Strange believes that the name Yahweh expresses God’s “transcendent uniqueness,” and that uniqueness is displayed in his absolute rule over the world as well as man’s covenantal accountability to him. Because of Yahweh’s transcendent uniqueness, all deviation from worship of Yahweh is idolatry. Strange, agreeing with C.J.H. Write identifies idols as things in the created world, demons, or things made by human hands. They parasitically draw from God’s good creation and act as counterfeits of the true God. This leads to counterfeit worship. By appealing to Jeremiah 2:11-13 Strange shows that idolatry robs God of glory and hurts the individual idolater. Thus, non-Christian religions are counterfeits of true Yahweh worship that God stands firmly against (Ex 20:3-4).

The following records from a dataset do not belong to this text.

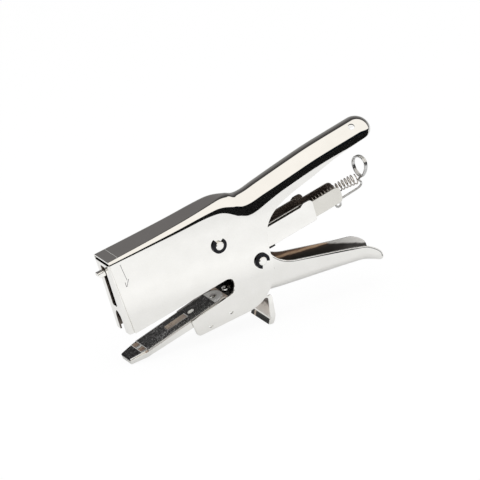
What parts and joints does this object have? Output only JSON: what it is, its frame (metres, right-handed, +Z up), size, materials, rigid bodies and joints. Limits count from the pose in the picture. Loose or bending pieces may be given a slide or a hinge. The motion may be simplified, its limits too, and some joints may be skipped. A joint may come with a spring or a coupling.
{
  "type": "plier stapler",
  "caption": "Hand stapling plier with a folded metal head and handle, squeezed lower handle, pivoting magazine, anvil arm and pull-out staple pusher.",
  "frame": {"origin": "middle of the bounding box at the table the tool stands on, with the pusher home and the handle open", "axes": "+X from the nose to the handles' ends, +Y square to the cheeks, +Z up from the table"},
  "size_m": [0.1988, 0.025, 0.1157],
  "materials": {
    "nickel": "bright nickel plate",
    "brushed": "dark brushed steel",
    "black": "black oxide",
    "spring": "bright drawn wire"
  },
  "bodies": {
    "frame": {"body_shell": "nickel", "front_guide": "nickel", "anvil_arm": "nickel", "clinch_plate": "brushed", "clinch_rivet": "nickel", "arm_screw": "nickel", "heel_foot": "nickel", "front_pin": "nickel", "rear_pin": "nickel", "front_clip": "black", "rear_clip": "black", "return_spring": "spring"},
    "lever": {"lower_handle": "nickel", "driver_lever": "nickel", "lever_pin": "spring", "lever_rivet_upper": "nickel", "lever_rivet_lower": "nickel"},
    "driver": {"driver_block": "nickel", "driver_blade": "black", "guide_tab": "nickel"},
    "magazine": {"magazine_housing": "nickel", "magazine_rail": "nickel", "rail_rivet_front": "nickel", "rail_rivet_rear": "nickel"},
    "loader": {"pull_hook": "nickel", "follower_spring": "spring"},
    "follower": {"follower": "nickel"}
  },
  "joints": [
    {"name": "handle_hinge", "type": "hinge", "parent": "frame", "child": "lever", "pos_m": [0.01026, 0, 0.04397], "axis": [0, -1, 0], "range_deg": [0, 15], "stiffness_Nm_per_rad": 3, "springref_deg": -8.59, "deforming": ["return_spring"]},
    {"name": "magazine_hinge", "type": "hinge", "parent": "frame", "child": "magazine", "pos_m": [0.01026, 0, 0.04397], "axis": [0, -1, 0], "range_deg": [0, 9.1]},
    {"name": "driver_slide", "type": "slide", "parent": "frame", "child": "driver", "axis": [0.1895, 0, -0.9819], "range_m": [0, 0.0231]},
    {"name": "loader_slide", "type": "slide", "parent": "magazine", "child": "loader", "axis": [0.9701, 0, 0.2428], "range_m": [0, 0.05]},
    {"name": "follower_slide", "type": "slide", "parent": "loader", "child": "follower", "axis": [0.9701, 0, 0.2428], "range_m": [0, 0.09], "stiffness_N_per_m": 40, "springref_m": -0.02, "deforming": ["follower_spring"]}
  ],
  "couplings": [
    {"joint": "magazine_hinge", "follows": "handle_hinge", "ratio": 0.6},
    {"joint": "driver_slide", "follows": "handle_hinge", "m_per_rad": 0.0875}
  ]
}
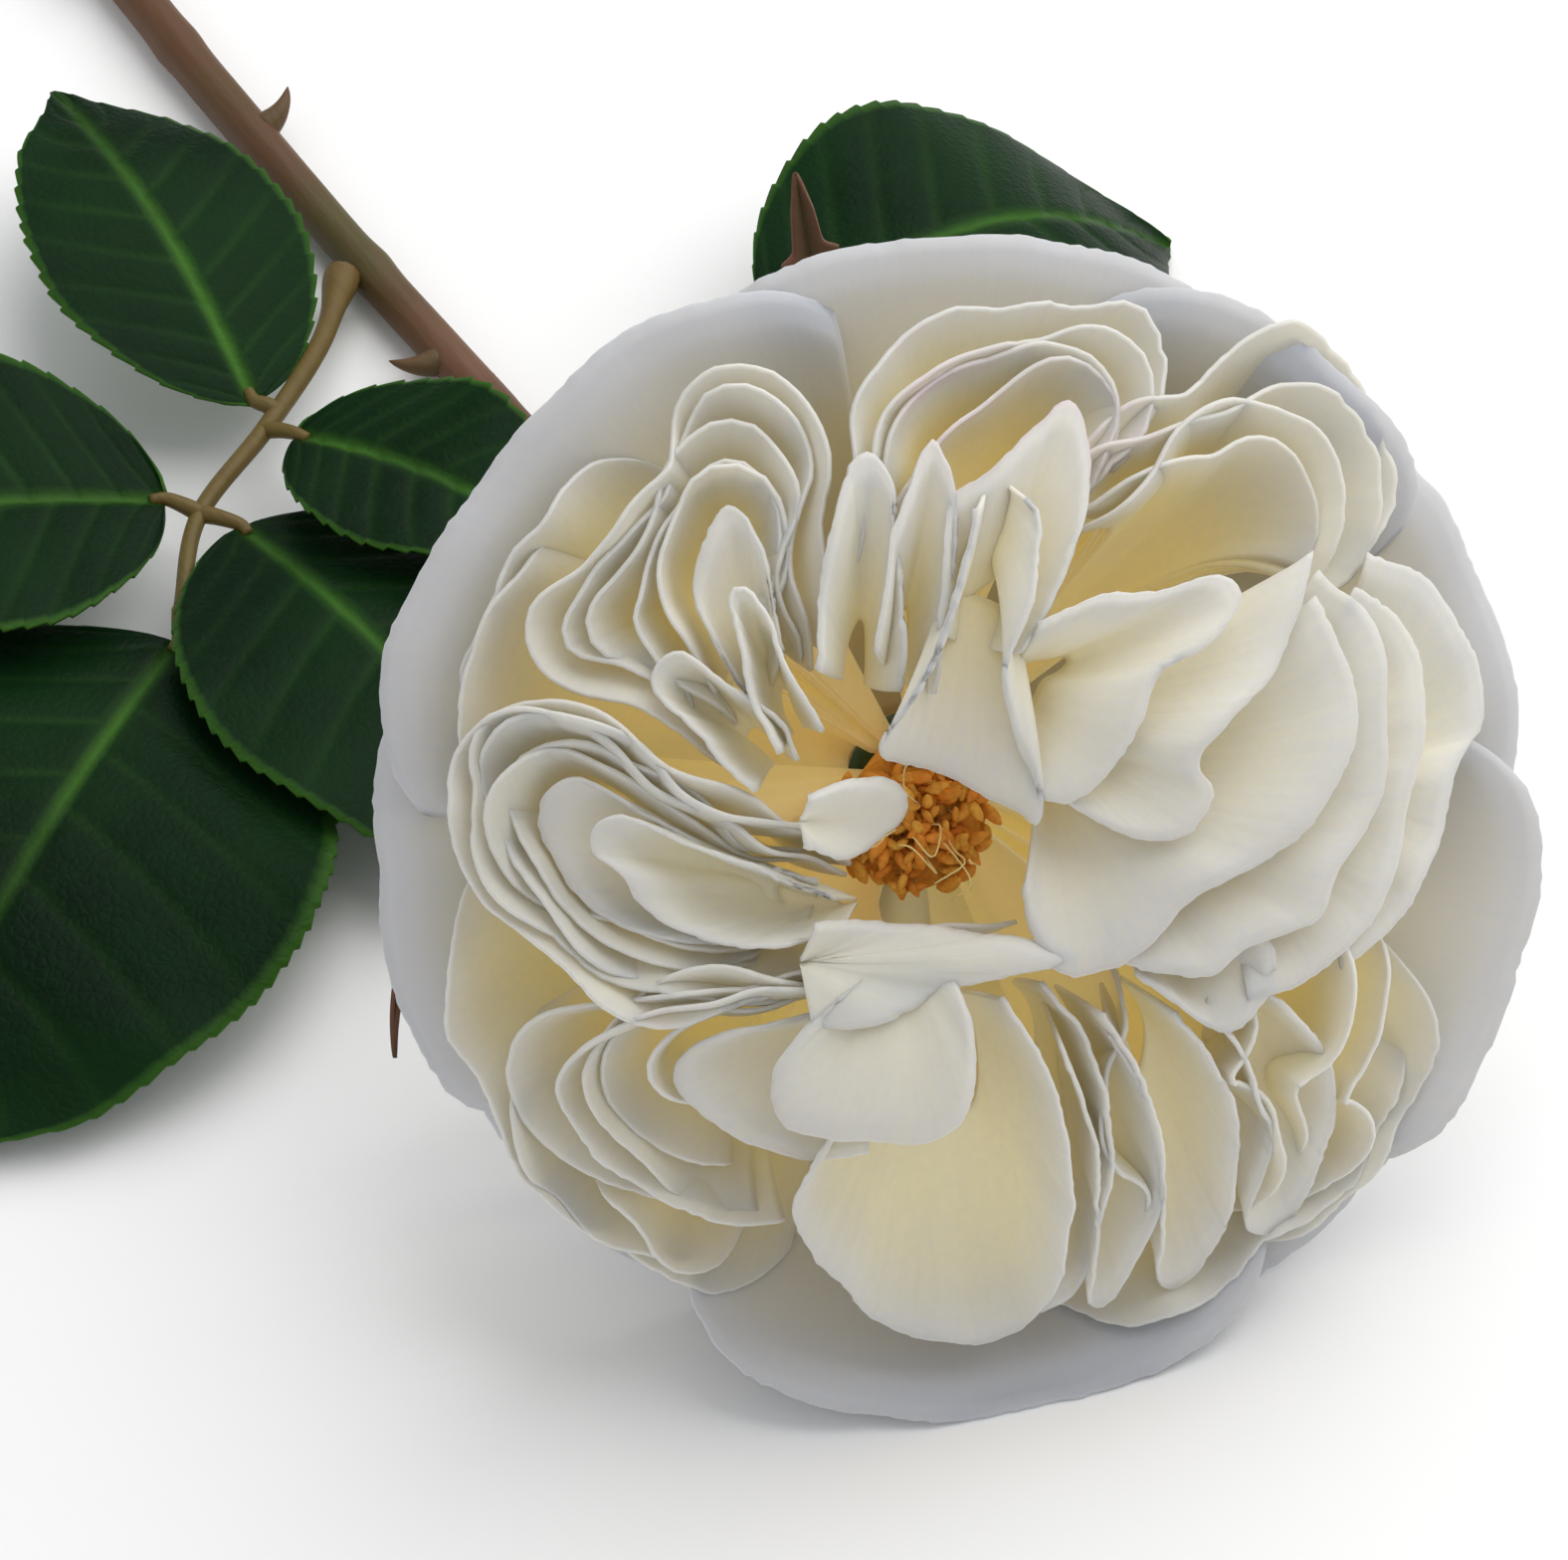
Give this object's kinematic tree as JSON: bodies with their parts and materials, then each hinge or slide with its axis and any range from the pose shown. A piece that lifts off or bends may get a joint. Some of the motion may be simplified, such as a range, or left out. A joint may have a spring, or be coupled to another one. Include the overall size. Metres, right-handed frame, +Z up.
{
  "type": "cut rose",
  "caption": "Cut garden rose lying on its side: a full rosette of folded petals inside guard petals, on a hip with long sepals, a prickly stem and toothed compound leaves.",
  "frame": {"origin": "under the middle of the flower's box, on the surface that it lies on", "axes": "+Z up, +Y along the stem from the bloom to the cut end, +X to the side of the upper leaf"},
  "size_m": [0.178, 0.2722, 0.0874],
  "materials": {
    "guard_petal": "soft matte petal, ivory with a creamy base and fine veins",
    "inner_petal": "soft matte petal, ivory rim and cream-yellow depths",
    "stamens": "matte orange-yellow threads and grains",
    "sepal": "matte green turning brown-red at the tip",
    "hip": "smooth green, slightly waxy",
    "stem": "smooth brown with olive and pinkish stretches",
    "leaf_stalk": "smooth olive-brown",
    "leaf": "glossy dark green with paler veins"
  },
  "bodies": {
    "root": {"guard_petal_1": "guard_petal", "guard_petal_2": "guard_petal", "guard_petal_3": "guard_petal", "guard_petal_4": "guard_petal", "guard_petal_5": "guard_petal", "guard_petal_6": "guard_petal", "guard_petal_7": "guard_petal", "guard_petal_8": "guard_petal", "guard_petal_9": "guard_petal", "hip": "hip", "leaf_1_leaflet_1": "leaf", "leaf_1_leaflet_2": "leaf", "leaf_1_leaflet_3": "leaf", "leaf_1_leaflet_4": "leaf", "leaf_1_leaflet_5": "leaf", "leaf_1_stalk": "leaf_stalk", "leaf_2_leaflet": "leaf", "leaf_2_stalk": "leaf_stalk", "petal_beside_eye": "inner_petal", "petal_bottom_1": "inner_petal", "petal_bottom_2": "inner_petal", "petal_cup_1": "inner_petal", "petal_cup_2": "inner_petal", "petal_cup_3": "inner_petal", "petal_front_cup": "inner_petal", "petal_left_1": "inner_petal", "petal_left_2": "inner_petal", "petal_left_3": "inner_petal", "petal_lower_left_1": "inner_petal", "petal_lower_left_2": "inner_petal", "petal_lower_left_3": "inner_petal", "petal_lower_right_1": "inner_petal", "petal_lower_right_2": "inner_petal", "petal_lower_right_3": "inner_petal", "petal_lower_right_4": "inner_petal", "petal_over_eye": "inner_petal", "petal_right_1": "inner_petal", "petal_right_2": "inner_petal", "petal_right_3": "inner_petal", "petal_right_4": "inner_petal", "petal_right_5": "inner_petal", "petal_right_6": "inner_petal", "petal_top_1": "inner_petal", "petal_top_2": "inner_petal", "petal_top_3": "inner_petal", "petal_upper_left_1": "inner_petal", "petal_upper_left_2": "inner_petal", "petal_upper_left_3": "inner_petal", "petal_upper_right_1": "inner_petal", "petal_upper_right_2": "inner_petal", "petal_upper_right_3": "inner_petal", "petaloid": "inner_petal", "sepal_1": "sepal", "sepal_2": "sepal", "sepal_3": "sepal", "sepal_4": "sepal", "sepal_5": "sepal", "stamens": "stamens", "stem": "stem"}
  },
  "joints": []
}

Turning to the NT in chapter 6, Strange notes that any serious understanding of the religious other must deal with the person of Jesus Christ. For in the NT Jesus Christ is revealed to be Yahweh, the transcendent and unique God over all creation. Not recognizing Jesus Christ as the one and only ascended Lord and ruler of all peoples of the earth is idolatry. All of this makes special revelation in Scripture necessary, for only Scripture reveals Jesus Christ to be the one true God.

Returning to Romans 1, and looking exclusively at the work of J.H. Banvink, Strange notes that non-Christian religious show that they know God through their reaction to what God has revealed in creation. All people respond to God’s revelation of himself in creation, but sinful man suppresses what is clear about God. The world religions are expressions of this suppression as they substitute true worship of God with something resembling God.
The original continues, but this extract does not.